Executive recommendations for building a scalable OEM ERP channel model
Retail software providers should treat OEM ERP strategy as a platform business decision, not a procurement exercise. The right model supports recurring revenue growth, partner scalability, embedded ERP adoption, and operational resilience. The wrong model creates hidden support costs and weakens customer ownership.
Start by designing the target operating model before negotiating economics. Define customer ownership, billing ownership, support boundaries, provisioning standards, and partner certification requirements. Then align pricing and incentives to that operating model. This sequence prevents commercial terms from locking the business into an unscalable delivery structure.
Finally, invest early in platform governance and automation. Multi-tenant architecture, workflow orchestration, subscription analytics, and release controls are not back-office details. They are the infrastructure that allows an OEM ERP ecosystem to scale across retail segments, geographies, and partner tiers without losing margin or service quality.

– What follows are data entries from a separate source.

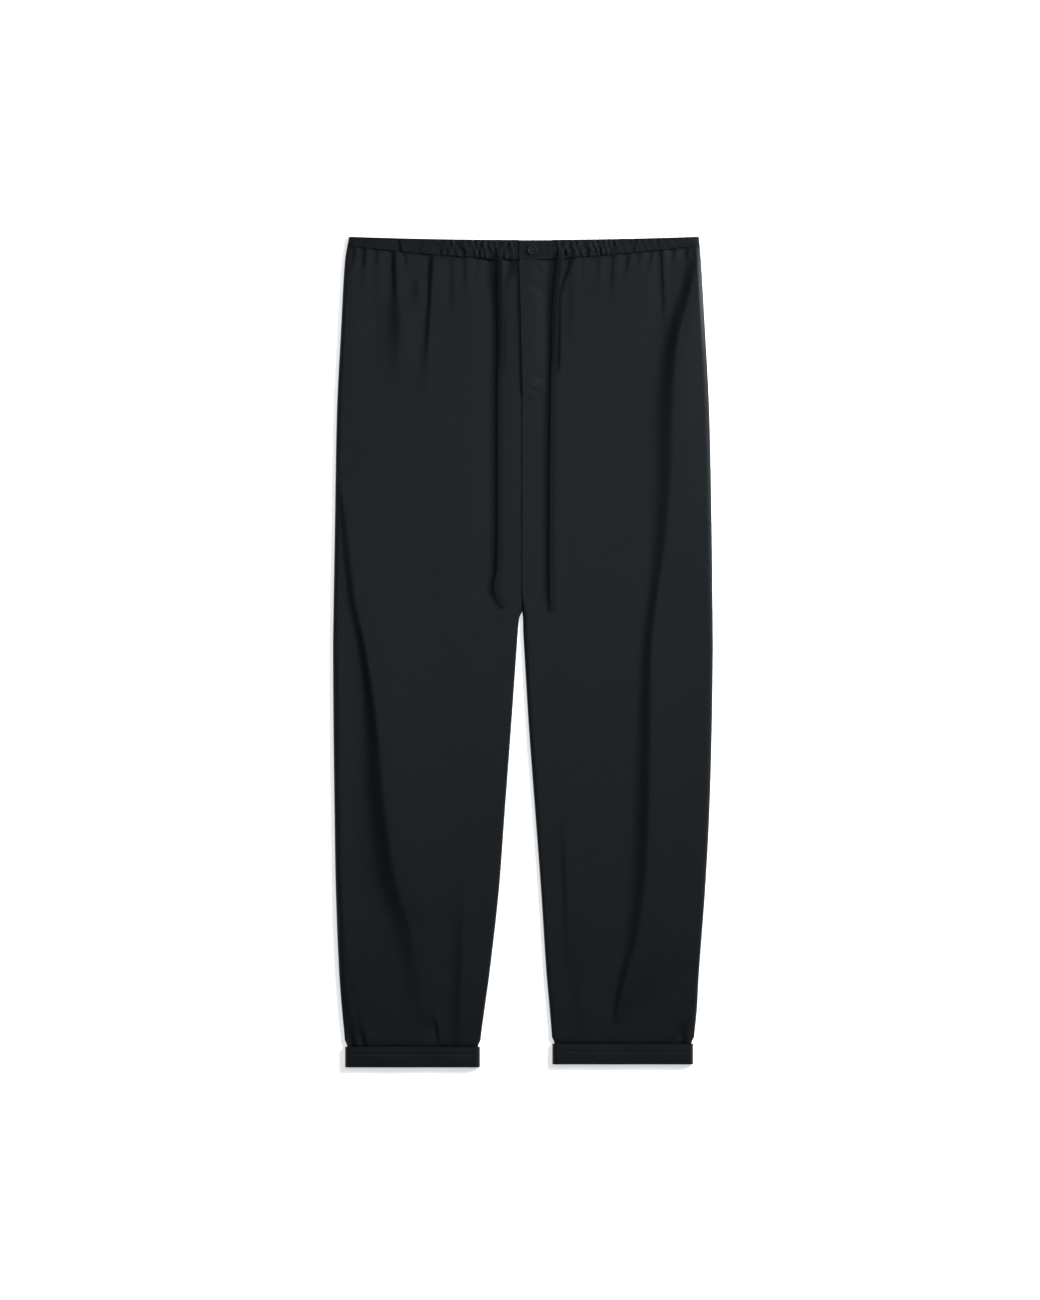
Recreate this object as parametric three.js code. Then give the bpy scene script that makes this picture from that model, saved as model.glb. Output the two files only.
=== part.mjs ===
// Straight trousers with a drawstring waist, fly flap and turn-ups, laid flat on their back.
// Millimetres. +X is the wearer's left, +Y runs to the waist and +Z up from the surface.
import * as THREE from 'three';

// Driving dimensions
const waistTop = 498;            // top edge of the waistband; the lowest turn-up is as far below zero
const cloth = 1.2;               // thickness of one layer
const seamGap = 0.3;             // left between pieces that are sewn or lie together
const crotch = 150;              // height where the inseams begin
const legsPart = 46;             // the legs touch down to here
const centreSeam = -1.2;         // x of the centre front and back seams
const crown = 2.4;               // how far the front cloth stands off the back
const hemCrown = 1.2;            // the same inside a turn-up
const edgeRoll = 14;             // width over which the front rolls down to a seam

// The waistband is an elastic casing, deepest at the centre front.
const band = {
  deep: 26, rise: 17, power: 1.5, dip: 2.4, thick: 1.9, puff: 0.6,
  backDeep: 30, overBackFrom: 16, overBackTo: 2,
};
const gathers = {
  height: 0.8, fade: 16, plain: 2.5, margin: 9,
  frontWaves: 22, rightBandWaves: 22, leftBandWaves: 19, backWaves: 45,
};
const tab = { left: 34.5, right: -5.1, thick: 2.7 };

// The fly flap opens on the wearer's right edge and curves in at its lower left.
const fly = {
  bottom: 296.4, right: -1.2, lean: -4.2, width: 32, spread: 7, curve: 30, rows: 12, columns: 6,
  puckers: [{ x: 16, y: 425 }, { x: 15, y: 320 }], pucker: 0.6, spot: 9,
};
const button = { x: 10.8, y: 482.4, radius: 6, thick: 1.5, bevel: 0.4, hole: 0.6, holeRing: 1.9 };
const string = { halfWidth: 4, halfThick: 1.1, sides: 8, steps: 26 };
// The turn-ups. Inside them a leg is drawn in by tuck at each edge, and it rises over lift above them.
const turnUp = {
  height: 24.6, leftHigher: 3.6, tuck: 2.6, tuckFrom: 2, tuckTo: 10, lift: 40,
  roll: 6, foldRadius: 1.8, pastFold: 0.8, lipClear: 2,
};
// Heights of a panel's lowest rows above the lower edge of its turn-up.
const hemRows = [2, 18.6, 26.6, 43.6];

// One row for each height: x of the side seams and of the inseams, or the centre seam above them.
const outline = [
  { y: 498, rightSide: -208.8, rightInner: -1.35, leftInner: -1.05, leftSide: 211.2 },
  { y: 470, rightSide: -213.6, rightInner: -1.35, leftInner: -1.05, leftSide: 213.6 },
  { y: 386, rightSide: -218.4, rightInner: -1.35, leftInner: -1.05, leftSide: 218.6 },
  { y: 290, rightSide: -223.2, rightInner: -1.35, leftInner: -1.05, leftSide: 223.6 },
  { y: 146, rightSide: -225.8, rightInner: -1.35, leftInner: -1.05, leftSide: 226.6 },
  { y: 46, rightSide: -227.4, rightInner: -1.8, leftInner: -0.9, leftSide: 227.7 },
  { y: 24, rightSide: -227.8, rightInner: -6.1, leftInner: 0.2, leftSide: 227.9 },
  { y: 2, rightSide: -228, rightInner: -7.6, leftInner: 1.4, leftSide: 228 },
  { y: -94, rightSide: -227.4, rightInner: -14.4, leftInner: 7.2, leftSide: 226.6 },
  { y: -190, rightSide: -226.2, rightInner: -21.6, leftInner: 14.4, leftSide: 223.8 },
  { y: -286, rightSide: -224.6, rightInner: -28.8, leftInner: 21.6, leftSide: 218.6 },
  { y: -382, rightSide: -220.8, rightInner: -39.6, leftInner: 27.8, leftSide: 211.4 },
  { y: -430, rightSide: -217.2, rightInner: -46.2, leftInner: 32, leftSide: 208.6 },
  { y: -466, rightSide: -213.8, rightInner: -50.8, leftInner: 34.8, leftSide: 205 },
  { y: -498, rightSide: -213.4, rightInner: -51.6, leftInner: 35.2, leftSide: 204 },
];

// Spare cloth laps over in one long fold down each leg. A row gives the foot of the fold: from there
// the cloth stands up at once on the wearer's left, and falls away beyond.
const folds = {
  right: [
    { y: 470, foot: -170, height: 0 },
    { y: 290, foot: -198, height: 0 },
    { y: 200, foot: -219, height: 0.4 },
    { y: 116, foot: -212.4, height: 1.8 },
    { y: 14, foot: -196.8, height: 3.4 },
    { y: -106, foot: -180, height: 4.8 },
    { y: -226, foot: -168, height: 5.2 },
    { y: -301, foot: -153.6, height: 4.6 },
    { y: -372, foot: -138, height: 2.8 },
    { y: -436, foot: -130, height: 0 },
  ],
  left: [
    { y: 470, foot: 198, height: 0.4 },
    { y: 403, foot: 177.6, height: 2.8 },
    { y: 277, foot: 170.4, height: 3.8 },
    { y: 110, foot: 165.6, height: 3.2 },
    { y: -10, foot: 146.4, height: 4.2 },
    { y: -142, foot: 141.6, height: 5.2 },
    { y: -260, foot: 136.8, height: 5.4 },
    { y: -338, foot: 128.4, height: 4.4 },
    { y: -404, foot: 114, height: 2 },
    { y: -442, foot: 106, height: 0 },
  ],
};
const fold = { steep: 7, reach: 65, dip: 0.7, dipAt: 5, dipWidth: 6 };

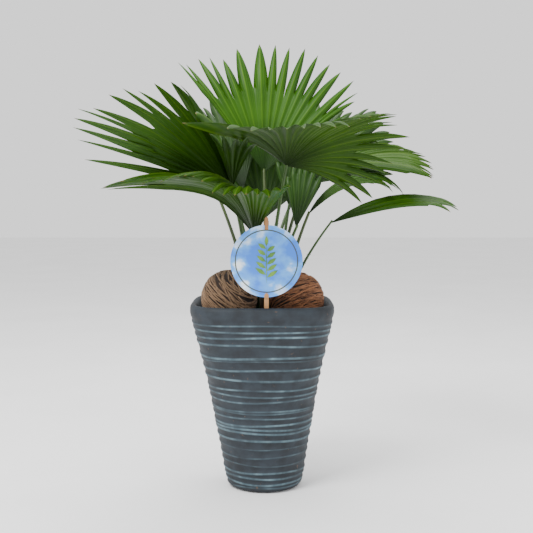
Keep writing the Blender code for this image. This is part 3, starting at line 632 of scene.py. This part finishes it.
ball("ball_left", *BALLS[0][1:], M["ball_left"], (0.62, -0.25, 0.72), 5)
ball("ball_right", *BALLS[1][1:], M["ball_right"], (-0.32, 0.25, 0.90), 6)


# ---------------------------------------------------------------- stalks
def stalk(key, mat, seed):
    r = random.Random(seed)
    bearing, radius, height, bulge = STALKS[key]
    hub = np.array(LEAVES[key][0], float)
    start = np.array((STEM_FOOT[0] + radius * math.cos(math.radians(bearing)), STEM_FOOT[1] + radius * math.sin(math.radians(bearing)), SOIL_TOP + height))
    ctrl = start + (hub - start) * np.array([bulge, bulge, 0.52])
    out = hub - ctrl
    end = hub - out / np.linalg.norm(out) * 0.0042
    curve = lambda t: (1 - t) ** 2 * start + 2 * t * (1 - t) * ctrl + t * t * end
    path = [curve(k / 24) for k in range(25)] + [hub - out / np.linalg.norm(out) * 0.0005, hub + out / np.linalg.norm(out) * 0.006]
    verts, faces, tones = [], [], []
    slim = 0.75 if key == "09" else 1.0
    tube(path, lambda q: slim * (0.0037 - 0.0014 * min(q, 1) + 0.0012 * max(0.0, 1 - q * 8)), 10, verts, faces, 0.0, tones)
    for k in range(26):
        # small spines on both margins of the lower stalk
        q = 0.10 + 0.62 * k / 26 + r.uniform(-0.01, 0.01)
        p = curve(q)
        d = unit(curve(q + 0.02) - curve(q - 0.02))
        side = unit(np.cross(d, (0, -1, 0.2))) * (1 if k % 2 else -1)
        rad = slim * (0.0037 - 0.0014 * q)
        tip = p + side * (rad + r.uniform(0.0010, 0.0020)) - d * 0.0008
        tube([p + side * rad * 0.7, p + side * (rad + 0.0004), tip], lambda w: 0.0006 * (1 - 0.8 * w), 4, verts, faces, 0.0, tones)
    obj = make("stalk_tube_" + key, verts, faces, [mat], True)
    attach(obj, "root")
    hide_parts("stalk_" + key)


for number, key in enumerate(LEAVES):
    stalk(key, M["stalk_warm" if key in ("01", "05", "06", "10") else "stalk"], 300 + number)


# ---------------------------------------------------------------- label
def label():
    rings = [0.0, 0.006, 0.012, 0.018, 0.024, 0.030, 0.036, 0.042, 0.0478, 0.0485, 0.0492, 0.0505, 0.0512, 0.0519, 0.055, DISC_R]
    sides = 96
    verts, tone, faces = [], [], []
    for face, y in ((0, -DISC_T / 2), (1, DISC_T / 2)):
        for rr in rings:
            for i in range(sides if rr else 1):
                a = 2 * math.pi * i / sides
                verts.append((DISC[0] + rr * math.cos(a), DISC[1] + y, DISC[2] + rr * math.sin(a)))
                tone.append(1.0 if face == 0 and 0.0488 < rr < 0.0508 else 0.0)
    per = 1 + (len(rings) - 1) * sides
    def vid(face, j, i):
        return face * per + (0 if j == 0 else 1 + (j - 1) * sides + i % sides)
    for face in (0, 1):
        for j in range(len(rings) - 1):
            for i in range(sides):
                q = tuple(dict.fromkeys([vid(face, j, i), vid(face, j + 1, i), vid(face, j + 1, i + 1), vid(face, j, i + 1)]))
                faces.append(q if face == 0 else tuple(reversed(q)))
    for i in range(sides):
        j = len(rings) - 1
        faces.append((vid(0, j, i), vid(1, j, i), vid(1, j, i + 1), vid(0, j, i + 1)))
    obj = make("label_disc_card", verts, faces, [M["card"]], False, {"ring": tone})
    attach(obj, "root")
    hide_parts("label_disc")
    # a plain leaf sprig, slightly raised from the card
    pts, tri = [], []
    y = DISC[1] - DISC_T / 2 - 0.00025
    def leaflet(cx, cz, ang, ln, wd):
        base = len(pts)
        ax, az = math.cos(ang), math.sin(ang)
        outline = [(0, 0), (0.25, 0.7), (0.5, 1.0), (0.78, 0.62), (1, 0), (0.78, -0.62), (0.5, -1.0), (0.25, -0.7)]
        for t, w in outline:
            pts.append((cx + ax * t * ln - az * w * wd, y, cz + az * t * ln + ax * w * wd))
        for k in range(1, 7):
            tri.append((base, base + k, base + k + 1))
    x0, z0 = DISC[0], DISC[2]
    for k in range(5):
        zz = z0 - 0.026 + 0.0105 * k
        ln = 0.021 - 0.0014 * k
        leaflet(x0 + 0.0008, zz, math.radians(34), ln, 0.0035)
        leaflet(x0 - 0.0008, zz + 0.004, math.radians(146), ln, 0.0035)
    leaflet(x0, z0 + 0.024, math.radians(90), 0.017, 0.0032)
    leaflet(x0, z0 - 0.036, math.radians(90), 0.062, 0.0009)
    v, f = closed_sheet(pts, [tuple(reversed(t)) for t in tri], [0.0003] * len(pts))
    obj = make("label_sprig", v, f, [M["sprig"]], False)
    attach(obj, "root")
    # the stake comes to the front of the card at its top and its foot
    for part, low, high, half in (("stake_tongue", 0.4440, 0.4640, 0.0029), ("stake_tab", 0.3345, 0.3420, 0.0036)):
        yy = DISC[1] - DISC_T / 2 - 0.0009
        line = [(-half, low), (half, low), (half, high - half * 0.8), (half * 0.45, high), (-half * 0.45, high), (-half, high - half * 0.8)]
        pts = [(DISC[0] + x, yy, z) for x, z in line]
        v, f = closed_sheet(pts, [(0, 1, 2), (0, 2, 5), (5, 2, 3), (5, 3, 4)], [0.0008] * len(pts))
        obj = make(part, v, f, [M["wood"]], False)
        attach(obj, "root")


label()

# ---------------------------------------------------------------- the rest keeps its solids
for name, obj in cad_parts.items():
    key = None
    if name in ("soil", "stem"):
        key = name
    elif name == "label_stake":
        key = "wood"
    if key:
        obj.data.materials.clear()
        obj.data.materials.append(M[key])

# ---------------------------------------------------------------- stage
bpy.ops.mesh.primitive_plane_add(size=14, location=(0, 2.0, -0.0002))
floor = bpy.context.object
floor.name = "studio_floor"
floor.data.materials.append(M["floor"])

world = bpy.data.worlds.new("studio")
bpy.context.scene.world = world
world.use_nodes = True
world.node_tree.nodes["Background"].inputs[0].default_value = (1, 1, 1, 1)
world.node_tree.nodes["Background"].inputs[1].default_value = 1.30


def area(name, loc, target, size, watts):
    data = bpy.data.lights.new(name, "AREA")
    data.size = size
    data.energy = watts
    obj = bpy.data.objects.new(name, data)
    bpy.context.scene.collection.objects.link(obj)
    obj.location = loc
    d = np.array(target) - np.array(loc)
    from mathutils import Vector
    obj.rotation_euler = Vector(d).to_track_quat("-Z", "Y").to_euler()
    return obj


area("key", (-1.1, -1.5, 2.3), (0, 0, 0.4), 1.0, 88)
area("fill", (1.9, -1.4, 1.1), (0, 0, 0.4), 1.6, 10)
area("top", (0.2, 0.5, 2.6), (0, 0, 0.4), 1.4, 45)

cam = bpy.data.cameras.new("camera")
cam.lens = 67.5
cam.sensor_width = 36.0
eye = bpy.data.objects.new("camera", cam)
bpy.context.scene.collection.objects.link(eye)
eye.location = (0.0034, -1.70, 0.507)
eye.rotation_euler = (math.radians(90 - 4.375), 0, 0)
bpy.context.scene.camera = eye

Conclusion: OEM ERP success depends on commercial architecture and operating discipline
For retail software providers building partner channels, OEM ERP commercial models must do more than enable product access. They must create a governed framework for recurring revenue, embedded ERP delivery, partner accountability, and scalable SaaS operations. The most successful providers combine white-label packaging, multi-tenant platform engineering, lifecycle governance, and automation into a single commercial architecture.
That is how OEM ERP evolves from a tactical add-on into a durable retail operating platform. It strengthens customer retention, improves implementation consistency, expands partner capacity, and gives leadership the operational intelligence needed to scale with confidence.